Learning Disentangled Speech- and Expression-Driven Blendshapes for 3D Talking Face Animation

TL;DR

The paper tackles expressive 3D talking-face animation with accurate lip-sync by modeling facial motion as a linear addition of two disentangled blendshape sets learned from real scans: speech-driven shapes from VOCAset and expression-driven shapes from Florence4D. A deformation fusion module, trained with a sparsity constraint, separates cross-domain deformations to prevent artifacts when combining speech and emotion, and a linear mapping to FLAME enables realistic Gaussian head avatars in real time. Quantitative and perceptual evaluations show the approach preserves lip-sync while enhancing emotional expressivity, outperforming several state-of-the-art methods. The method enables real-time, emotionally expressive 3D avatars suitable for XR and interactive applications through efficient optimization and a compact, GPU-friendly representation.

Abstract

Expressions are fundamental to conveying human emotions. With the rapid advancement of AI-generated content (AIGC), realistic and expressive 3D facial animation has become increasingly crucial. Despite recent progress in speech-driven lip-sync for talking-face animation, generating emotionally expressive talking faces remains underexplored. A major obstacle is the scarcity of real emotional 3D talking-face datasets due to the high cost of data capture.
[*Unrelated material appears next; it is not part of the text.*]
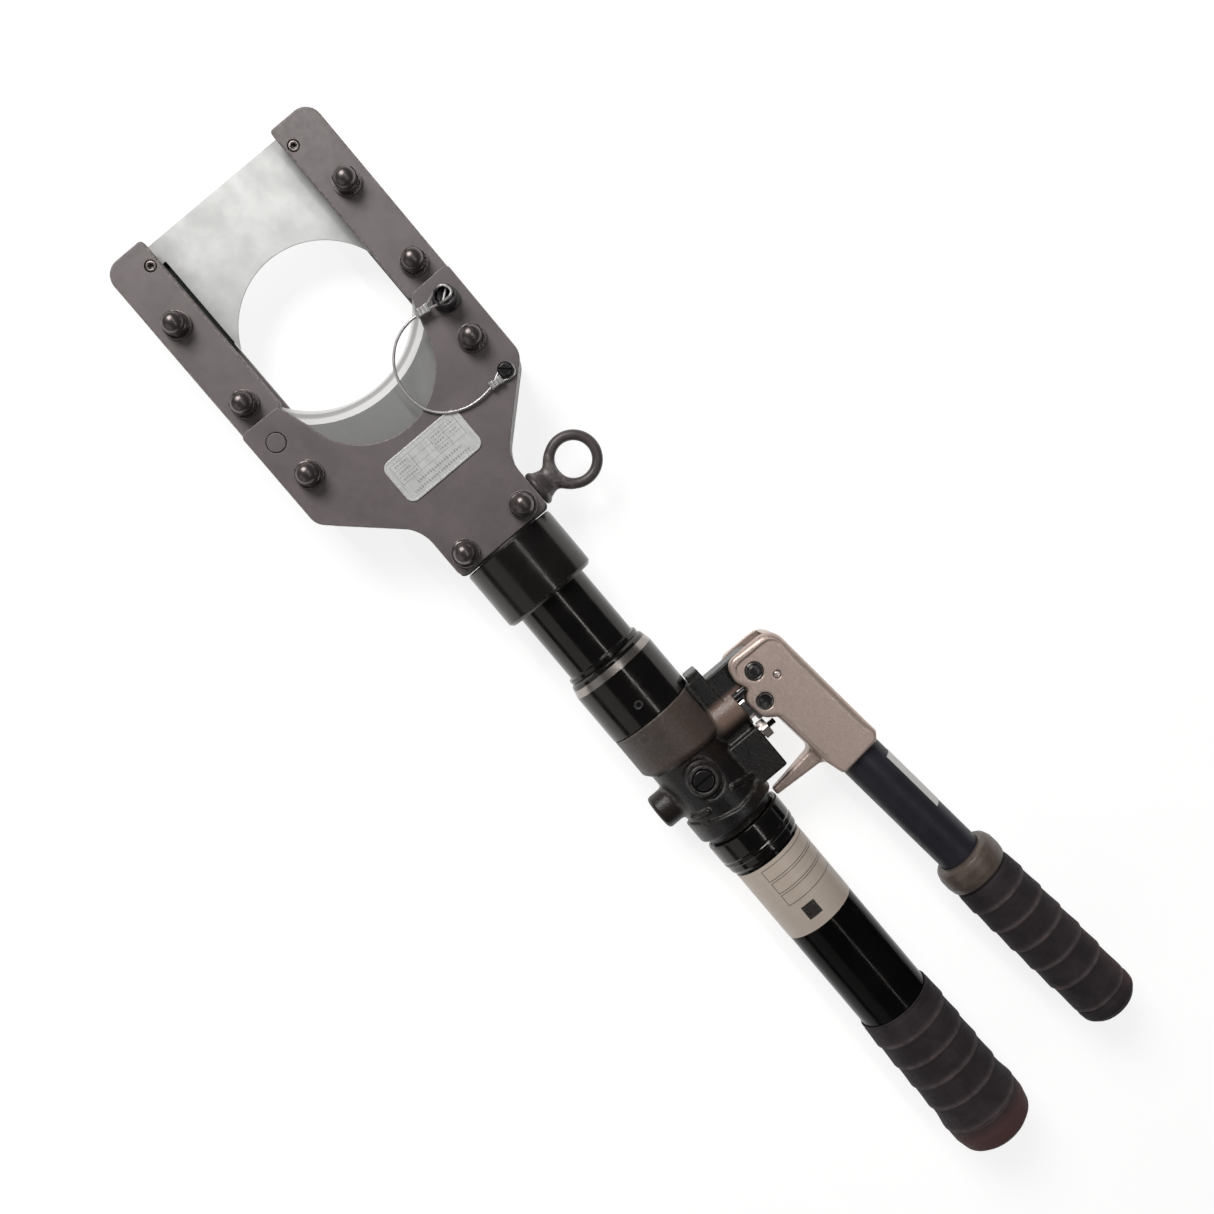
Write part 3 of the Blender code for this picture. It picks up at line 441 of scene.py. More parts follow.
WASHER = metal("washer_steel", base=(0.23, 0.20, 0.20), rough=0.34, mottle=0.08, metallic=0.55,
               scratch=0.0, depth=0.000004)
BLACKED = metal("blacked_steel", base=(0.135, 0.116, 0.114), rough=0.28, depth=0.000004,
                metallic=0.72, scratch=0.0, grain=90.0)
DARK_SCREW = metal("dark_screw_steel", base=(0.022, 0.020, 0.021), rough=0.24, mottle=0.2,
                   metallic=0.35, scratch=0.1, rub=0.25, grain=90.0)
CHROME = metal("hard_chrome", base=(0.74, 0.72, 0.71), rough=0.1, brush=(60, 900, 60),
               mottle=0.04, scratch=0.2, depth=0.000006)
ZINC = metal("zinc_plate", base=(0.70, 0.63, 0.60), rough=0.3, scratch=0.3, rub=0.3,
             grain=120.0, metallic=0.8)
WIRE = metal("wire_steel", base=(0.62, 0.60, 0.60), rough=0.38, mottle=0.12, scratch=0.2,
             grain=150.0, metallic=0.7)
FERRULE = metal("ferrule_aluminium", base=(0.42, 0.42, 0.42), rough=0.42, mottle=0.18,
                scratch=0.4, rub=0.5, grain=160.0, metallic=0.65)
SPRING = metal("spring_steel", base=(0.42, 0.41, 0.40), rough=0.35, mottle=0.15, grain=120.0)
GLOSS = gloss("black_enamel", base=(0.0045, 0.0042, 0.0042))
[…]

To address this, we model facial animation driven by both speech and emotion as a linear additive problem. Leveraging a 3D talking-face dataset with neutral expressions (VOCAset) and a dataset of 3D expression sequences (Florence4D), we jointly learn a set of blendshapes driven by speech and emotion. We introduce a sparsity constraint loss to encourage disentanglement between the two types of blendshapes while allowing the model to capture inherent secondary cross-domain deformations present in the training data. The learned blendshapes can be further mapped to the expression and jaw pose parameters of the FLAME model, enabling the animation of 3D Gaussian avatars. Qualitative and quantitative experiments demonstrate that our method naturally generates talking faces with specified expressions while maintaining accurate lip synchronization. Perceptual studies further show that our approach achieves superior emotional expressivity compared to existing methods, without compromising lip-sync quality.

Figures (6)

• Figure 1: We regress the weights of the learned speech- and expression-driven blendshapes respectively, remove the secondary cross-domain deformations, and then combine them to produce realistic, emotionally expressive talking avatars.
• Figure 2: Architecture. Our model comprises two stages. In the first stage, an audio-driven talking face model is employed to generate speech deformations from the input audio. In the second stage, we jointly learn the blendshapes for speech- and expression-driven deformations, with the encoders $E_a$ and $E_e$ trained simultaneously to regress their corresponding weights.
• Figure 3: Left: Given the speech and expression deformations as input, we combine their respective blendshape weights to generate talking-face animations with expressions. Right: The learned blendshapes can be linearly mapped to the FLAME parameter space, enabling the animation of Gaussian head avatars.
• Figure 4: Visualization of learned blendshapes. The blendshapes are linearly mapped to the FLAME parameter space and used to animate Gaussian head avatars for intuitive visualization.
• Figure 5: Qualitative Comparison with Existing Methods. For reference, the first row shows the corresponding RGB frames. The subsequent rows present corresponding frames synthesized by our method and previous state-of-the-art methods (VOCA cudeiro2019capture, FaceFormer fan2022faceformer, CodeTalker xing2023codetalker, EmoTalk peng2023emotalk, and EMOTE danecek2023emotional) using their official pre-trained models.